**What this task involves**: Your task is to copy a single run of lines that starts at the line with "Write part 3 of" and stops at the line with "right: A point", keeping both ends. Copy nothing else.

(Data entries)
************
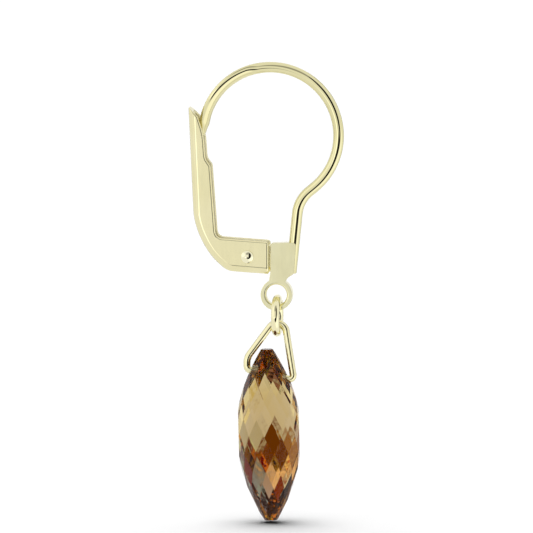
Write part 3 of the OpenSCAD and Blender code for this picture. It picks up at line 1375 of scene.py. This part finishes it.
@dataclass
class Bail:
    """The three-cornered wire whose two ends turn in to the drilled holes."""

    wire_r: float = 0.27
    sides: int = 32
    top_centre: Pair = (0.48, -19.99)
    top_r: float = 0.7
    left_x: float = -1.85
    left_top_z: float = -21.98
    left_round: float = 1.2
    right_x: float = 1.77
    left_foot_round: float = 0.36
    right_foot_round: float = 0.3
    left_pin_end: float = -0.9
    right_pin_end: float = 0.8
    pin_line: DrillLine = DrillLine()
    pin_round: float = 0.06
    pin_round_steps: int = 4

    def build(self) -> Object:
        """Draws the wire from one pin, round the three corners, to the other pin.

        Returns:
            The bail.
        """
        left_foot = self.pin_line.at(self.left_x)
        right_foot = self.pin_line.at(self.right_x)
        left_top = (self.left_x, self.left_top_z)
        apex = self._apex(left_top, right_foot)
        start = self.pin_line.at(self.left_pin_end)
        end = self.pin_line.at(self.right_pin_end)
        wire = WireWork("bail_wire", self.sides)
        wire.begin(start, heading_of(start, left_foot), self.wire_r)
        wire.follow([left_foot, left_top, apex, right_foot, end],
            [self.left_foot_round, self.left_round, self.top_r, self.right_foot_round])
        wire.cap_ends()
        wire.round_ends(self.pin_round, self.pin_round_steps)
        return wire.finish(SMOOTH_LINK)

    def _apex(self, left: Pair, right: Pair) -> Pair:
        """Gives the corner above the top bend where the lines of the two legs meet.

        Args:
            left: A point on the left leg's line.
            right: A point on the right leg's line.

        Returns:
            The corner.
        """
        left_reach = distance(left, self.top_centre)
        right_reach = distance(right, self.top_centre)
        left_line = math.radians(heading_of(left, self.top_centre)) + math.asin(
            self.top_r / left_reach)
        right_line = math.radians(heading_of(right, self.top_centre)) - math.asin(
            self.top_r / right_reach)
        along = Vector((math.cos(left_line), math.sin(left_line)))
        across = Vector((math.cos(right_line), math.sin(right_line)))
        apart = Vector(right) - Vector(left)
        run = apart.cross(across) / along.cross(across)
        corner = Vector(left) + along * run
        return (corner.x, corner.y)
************
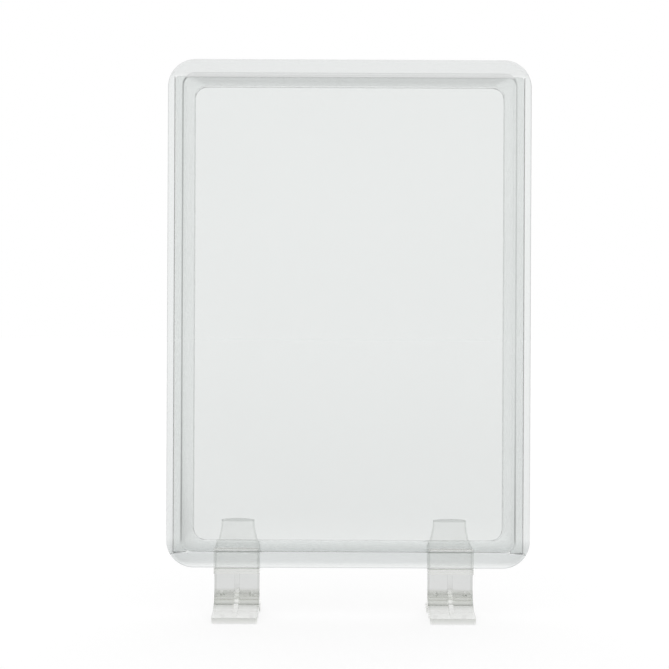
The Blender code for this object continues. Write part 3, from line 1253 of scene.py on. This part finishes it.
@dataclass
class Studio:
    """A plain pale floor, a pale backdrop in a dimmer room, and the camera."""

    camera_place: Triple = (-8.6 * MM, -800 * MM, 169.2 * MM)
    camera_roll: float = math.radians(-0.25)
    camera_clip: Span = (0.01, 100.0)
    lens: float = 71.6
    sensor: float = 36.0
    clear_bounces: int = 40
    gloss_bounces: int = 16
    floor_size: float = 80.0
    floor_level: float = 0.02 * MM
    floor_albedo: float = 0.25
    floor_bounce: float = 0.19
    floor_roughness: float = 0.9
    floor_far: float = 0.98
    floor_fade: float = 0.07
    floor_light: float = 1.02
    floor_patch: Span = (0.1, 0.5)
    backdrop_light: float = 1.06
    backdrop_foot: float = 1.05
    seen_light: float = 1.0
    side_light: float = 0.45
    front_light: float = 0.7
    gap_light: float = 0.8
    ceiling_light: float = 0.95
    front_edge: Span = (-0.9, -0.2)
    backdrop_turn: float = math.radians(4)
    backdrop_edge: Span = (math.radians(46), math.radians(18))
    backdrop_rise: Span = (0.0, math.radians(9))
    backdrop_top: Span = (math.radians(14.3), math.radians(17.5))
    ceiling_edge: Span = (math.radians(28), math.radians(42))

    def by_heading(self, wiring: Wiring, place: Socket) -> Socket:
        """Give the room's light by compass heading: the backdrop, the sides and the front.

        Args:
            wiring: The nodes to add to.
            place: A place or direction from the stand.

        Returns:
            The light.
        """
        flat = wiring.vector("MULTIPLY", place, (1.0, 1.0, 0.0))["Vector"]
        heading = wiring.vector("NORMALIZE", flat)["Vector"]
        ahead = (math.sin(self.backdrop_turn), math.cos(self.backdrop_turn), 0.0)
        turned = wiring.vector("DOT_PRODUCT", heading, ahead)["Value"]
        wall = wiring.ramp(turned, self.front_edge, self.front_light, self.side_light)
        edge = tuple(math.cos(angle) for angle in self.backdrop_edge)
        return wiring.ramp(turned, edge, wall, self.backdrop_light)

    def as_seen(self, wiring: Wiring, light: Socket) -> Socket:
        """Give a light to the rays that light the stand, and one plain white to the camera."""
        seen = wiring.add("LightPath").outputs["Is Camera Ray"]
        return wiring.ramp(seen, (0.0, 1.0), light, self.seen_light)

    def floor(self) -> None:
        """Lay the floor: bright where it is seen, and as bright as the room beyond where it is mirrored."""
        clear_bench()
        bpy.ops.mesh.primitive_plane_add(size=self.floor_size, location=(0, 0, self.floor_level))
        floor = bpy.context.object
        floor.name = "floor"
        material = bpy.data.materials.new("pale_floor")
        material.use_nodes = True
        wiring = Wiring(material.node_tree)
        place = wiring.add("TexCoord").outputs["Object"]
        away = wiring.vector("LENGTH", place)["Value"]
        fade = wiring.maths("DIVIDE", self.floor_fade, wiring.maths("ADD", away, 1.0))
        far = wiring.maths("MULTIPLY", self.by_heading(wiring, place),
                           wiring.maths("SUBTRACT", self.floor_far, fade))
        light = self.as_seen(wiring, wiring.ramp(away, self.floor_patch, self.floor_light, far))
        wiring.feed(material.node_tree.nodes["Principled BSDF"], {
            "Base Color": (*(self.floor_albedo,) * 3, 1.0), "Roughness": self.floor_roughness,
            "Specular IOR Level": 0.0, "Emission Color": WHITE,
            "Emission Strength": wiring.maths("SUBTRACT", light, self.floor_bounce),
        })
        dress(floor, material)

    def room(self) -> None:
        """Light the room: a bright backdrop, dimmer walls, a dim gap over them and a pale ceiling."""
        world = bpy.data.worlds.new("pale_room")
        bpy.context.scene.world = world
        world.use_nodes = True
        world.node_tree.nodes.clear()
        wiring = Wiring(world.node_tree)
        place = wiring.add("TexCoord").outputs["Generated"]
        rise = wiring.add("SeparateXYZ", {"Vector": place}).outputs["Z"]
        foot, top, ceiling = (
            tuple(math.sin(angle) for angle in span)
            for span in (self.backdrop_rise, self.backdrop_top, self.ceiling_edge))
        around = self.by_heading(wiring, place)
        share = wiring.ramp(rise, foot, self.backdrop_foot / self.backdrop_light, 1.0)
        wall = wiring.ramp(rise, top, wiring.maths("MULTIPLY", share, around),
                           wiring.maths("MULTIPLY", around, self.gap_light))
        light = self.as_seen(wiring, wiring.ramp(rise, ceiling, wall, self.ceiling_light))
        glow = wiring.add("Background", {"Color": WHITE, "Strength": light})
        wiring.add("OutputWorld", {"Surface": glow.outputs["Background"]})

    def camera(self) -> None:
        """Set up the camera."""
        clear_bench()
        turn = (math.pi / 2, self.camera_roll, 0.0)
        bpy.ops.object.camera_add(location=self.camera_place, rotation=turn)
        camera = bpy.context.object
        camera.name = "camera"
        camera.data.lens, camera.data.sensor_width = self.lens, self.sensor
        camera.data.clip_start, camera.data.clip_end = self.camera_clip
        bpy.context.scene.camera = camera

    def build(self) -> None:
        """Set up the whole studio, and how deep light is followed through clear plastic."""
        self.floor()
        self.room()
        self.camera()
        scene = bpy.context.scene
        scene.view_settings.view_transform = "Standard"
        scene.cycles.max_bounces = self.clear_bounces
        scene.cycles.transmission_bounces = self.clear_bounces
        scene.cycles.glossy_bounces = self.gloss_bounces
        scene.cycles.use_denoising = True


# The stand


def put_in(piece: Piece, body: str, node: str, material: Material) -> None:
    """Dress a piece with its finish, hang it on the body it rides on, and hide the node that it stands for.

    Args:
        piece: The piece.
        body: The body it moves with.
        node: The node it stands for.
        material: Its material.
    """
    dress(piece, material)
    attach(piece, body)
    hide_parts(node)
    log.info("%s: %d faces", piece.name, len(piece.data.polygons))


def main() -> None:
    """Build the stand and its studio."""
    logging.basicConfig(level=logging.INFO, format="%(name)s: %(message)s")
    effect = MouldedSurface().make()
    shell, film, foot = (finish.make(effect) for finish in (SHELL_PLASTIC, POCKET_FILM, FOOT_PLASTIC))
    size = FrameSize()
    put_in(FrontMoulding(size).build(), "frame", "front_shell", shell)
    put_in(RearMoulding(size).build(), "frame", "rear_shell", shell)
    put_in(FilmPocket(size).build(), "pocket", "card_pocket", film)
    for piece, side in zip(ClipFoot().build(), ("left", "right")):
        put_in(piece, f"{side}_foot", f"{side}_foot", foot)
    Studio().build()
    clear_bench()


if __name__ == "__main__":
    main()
************
**Response to this exercise**:
Write part 3 of the OpenSCAD and Blender code for this picture. It picks up at line 1375 of scene.py. This part finishes it.
@dataclass
class Bail:
    """The three-cornered wire whose two ends turn in to the drilled holes."""

    wire_r: float = 0.27
    sides: int = 32
    top_centre: Pair = (0.48, -19.99)
    top_r: float = 0.7
    left_x: float = -1.85
    left_top_z: float = -21.98
    left_round: float = 1.2
    right_x: float = 1.77
    left_foot_round: float = 0.36
    right_foot_round: float = 0.3
    left_pin_end: float = -0.9
    right_pin_end: float = 0.8
    pin_line: DrillLine = DrillLine()
    pin_round: float = 0.06
    pin_round_steps: int = 4

    def build(self) -> Object:
        """Draws the wire from one pin, round the three corners, to the other pin.

        Returns:
            The bail.
        """
        left_foot = self.pin_line.at(self.left_x)
        right_foot = self.pin_line.at(self.right_x)
        left_top = (self.left_x, self.left_top_z)
        apex = self._apex(left_top, right_foot)
        start = self.pin_line.at(self.left_pin_end)
        end = self.pin_line.at(self.right_pin_end)
        wire = WireWork("bail_wire", self.sides)
        wire.begin(start, heading_of(start, left_foot), self.wire_r)
        wire.follow([left_foot, left_top, apex, right_foot, end],
            [self.left_foot_round, self.left_round, self.top_r, self.right_foot_round])
        wire.cap_ends()
        wire.round_ends(self.pin_round, self.pin_round_steps)
        return wire.finish(SMOOTH_LINK)

    def _apex(self, left: Pair, right: Pair) -> Pair:
        """Gives the corner above the top bend where the lines of the two legs meet.

        Args:
            left: A point on the left leg's line.
            right: A point on the right leg's line.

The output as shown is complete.